Students losing out on potential scholarship money by missing chances to take SAT

Gretchen Wilson is excited to be celebrating a huge milestone. 

“I’m graduating tomorrow. I’m going to college next year,” Wilson said.   

The special day is a distraction from the stress she’s been feeling about how to pay for college next year. Until COVID-19 hit, the Mainland High School student thought she had that all figured out. 

“You go into senior year working towards that scholarship, and at the end of the year after prom is taken away and other things too, to have to worry about that,” she said.

Wilson is graduating with a 3.1 GPA.  She said she completed 100 hours of community service (25 more than what’s required) and now she’s still just one SAT question away from qualifying for the Bright Futures Scholarship. 

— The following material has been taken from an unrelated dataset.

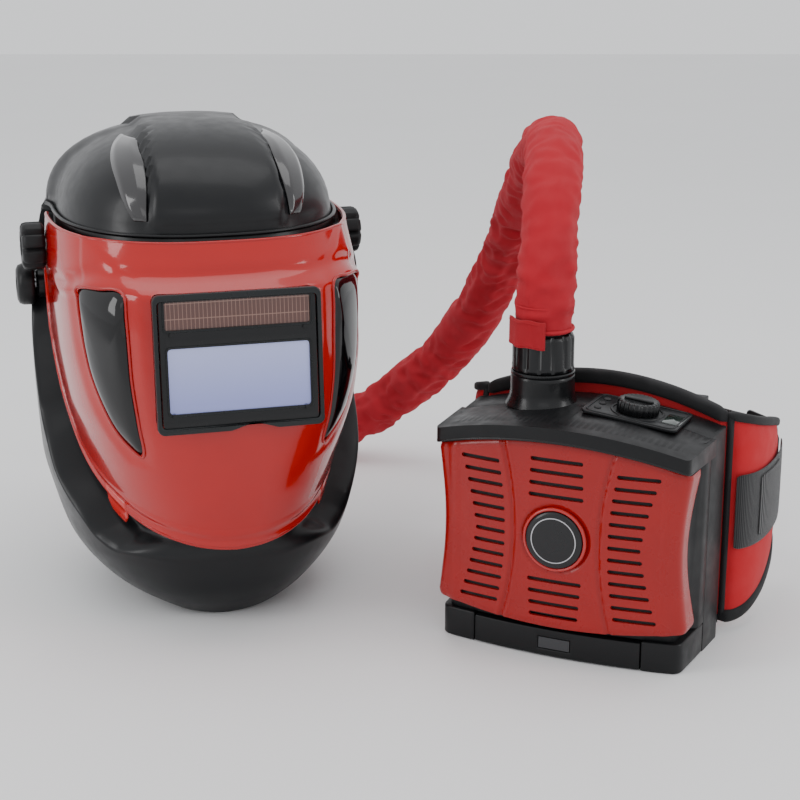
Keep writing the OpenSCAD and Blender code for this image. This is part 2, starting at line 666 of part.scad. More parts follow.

“I had taken it once and I was about 50 points away. I took it again and I was only 10 points away and I was like oh I’ll get it next time and then there wasn’t a next time,” Wilson said. 

SAT tests that were supposed to be given in April, May, and June were canceled because of the pandemic. The state extended the qualifying deadline for the scholarship until the end of July, but that’s not helping her.

“There’s no more testing. There’s no more opportunities for me to get that scholarship,” she explained. 

She said that’s robbing her of the potential for a 75% scholarship, covering what other scholarships haven’t for her tuition at Jacksonville University. 

“Probably about $20,000 a year I would have had paid by them,” she explained. 

Wilson and her mom wrote letters to Florida Governor Ron DeSantis and the State Board of Education, only to get an auto-reply in return. Wilson is trying not to let this get her down. 

“I fell in love with the school, and I’m going to be able to twirl there and perform there, which is exciting. I got the featured twirlers position,” she explained. 

She said it does stress her out knowing that, as of now, she will be graduating college in four years with $80,000 in student loans, something that was not part of her original academic plan.   She is still holding out hope for the deadline to be put off long enough so she can take the SATs one more time.